I sketch these three men and their military careers not without a purpose. They serve to correct an error. They were types of a class which brought upon the South a deal of odium. Noisy speech-makers, they were too often believed by strangers to be, as they pretended, representative men, and their bragging, their intolerance, their contempt for the North, their arrogance,—all these were commonly laid to the charge of the Southern people as a whole. As a matter of fact, these were not representative men at all. They assumed the rôle of leadership on the court-house greens, but were repudiated by the people at the polls first, and afterwards when the volunteers were choosing officers to command them in actual warfare. These men were clamorous demagogues and nothing else. They had no influence whatever upon the real people. Their vaporings were applauded and laughed at. The applause was ridicule, and the laughter was closely akin to jeering.
Meantime a terrible dread was brooding over the minds of the Virginian people. They were brave men and patriots, who would maintain their honor at any cost. They were ready to sacrifice their lives and their treasures in a hopeless struggle about an abstraction, should the time come when their sense of right and honor required the sacrifice at their hands. There was no cowardice and no hesitation to be expected of them when the call should come. But they dreaded war, and most of them prayed that it might never be. They saw only desolation in its face. They knew it would lay waste their fields and bring want upon their families, however it might result in regard to the great political questions involved in it. And so they refused to go headlong into a war which meant for them destruction. Some of them, believing that there was no possibility of avoiding the struggle, thought it the part of wisdom to accept the inevitable and begin hostilities at once, while the North was still but poorly prepared for aggressive measures. But the majority of the Virginians were disposed to wait and to avoid war altogether, if that should prove possible. These said, "We should remain quiet until some overt act of hostility shall make resistance necessary." And these were called cowards and fogies by the brave men of the hustings already alluded to.
There was still another class of men who were opposed to secession in any case. Of these, William C. Wickham, of Hanover, and Jubal Early will serve as examples. They thought secession unnecessary and imprudent in any conceivable event. They believed that it offered no remedy for existing or possible ills, and that it could result only in the prostration of the South. They opposed it, therefore, with all their might; not only as not yet called for, but as suicidal in any event, and not to be thought of at all. And yet these men, when the war came, believed it to be their duty to side with their State, and fought so manfully in behalf of the South as to make themselves famous military leaders.
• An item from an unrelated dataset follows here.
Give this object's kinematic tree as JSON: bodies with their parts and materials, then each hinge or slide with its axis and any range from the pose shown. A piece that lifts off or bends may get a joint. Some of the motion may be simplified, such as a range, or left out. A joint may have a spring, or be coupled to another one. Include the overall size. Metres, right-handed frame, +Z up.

Why, then, the reader doubtless asks, if this was the temper of the Virginians, did Virginia secede after all? I answer, because circumstances ultimately so placed the Virginians that they could not, without cowardice and dishonor, do otherwise; and the Virginians are brave men and honorable ones. They believed, as I have said, in the abstract right of any State to secede at will. Indeed, this right was to them as wholly unquestioned and unquestionable as is the right of the States to establish free schools, or to do any other thing pertaining to local self-government. The question of the correctness or incorrectness of the doctrine is not now to the purpose. The Virginians, almost without an exception, believed and had always believed it absolutely, and believing it, they held of necessity that the general government had no right, legal or moral, to coerce a seceding State; and so, when the President called upon Virginia for her quota of troops with which to compel the return of the seceding States, she could not possibly obey without doing that which her people believed to be an outrage upon the rights of sister commonwealths, for which, as they held, there was no warrant in law or equity.
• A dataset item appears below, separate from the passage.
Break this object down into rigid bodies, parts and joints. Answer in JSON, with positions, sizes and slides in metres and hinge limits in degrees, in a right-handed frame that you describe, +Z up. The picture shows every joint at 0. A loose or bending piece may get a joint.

She heartily condemned the secession of South Carolina and the rest as unnecessary, ill-advised, and dangerous; but their secession did not concern her except as a looker-on, and she had not only refused to be a partaker in it, but had also felt a good deal of indignation against the men who were thus endangering the peace of the land. When she was called upon to assist in reducing these States to submission, however, she could no longer remain a spectator. She must furnish the troops, and so assist in doing that which she believed to be utterly wrong, or she must herself withdraw from the Union. The question was thus narrowed down to this: Should Virginia seek safety in dishonor, or should she meet destruction in doing that which she believed to be right? Such a question was not long to be debated. Two days after the proclamation was published Virginia seceded, not because she wanted to secede,—not because she believed it wise,—but because, as she understood the matter, the only other course open to her would have been cowardly and dishonorable.
Now, unless I am sadly mistaken, the Virginians understood what secession implied much more perfectly than did the rest of the Southern people. They anticipated no child's play, and having cast in their lot with the South, they began at once to get ready for war. From one end of the State to the other, every county seat became a drill field. The courts suspended their sessions, on the ground that it was not a proper time for the enforced collection of debts. Volunteer companies soon drained the militia organization of its men. Public opinion said that every man who did not embrace the very surest and earliest opportunity of getting himself mustered into actual service was a coward; and so, to withdraw from the militia and join a volunteer company, and make a formal tender of services to the State, became absolutely essential to the maintenance of one's reputation as a gentleman.
The drilling, of which there was literally no end, was simply funny. Maneuvers of the most utterly impossible sort were carefully taught to the men. Every amateur officer had his own pet system of tactics, and the effect of the incongruous teachings, when brought out in battalion drill, closely resembled that of the music at Mr. Bob Sawyer's party, where each guest sang the chorus to the tune he knew best.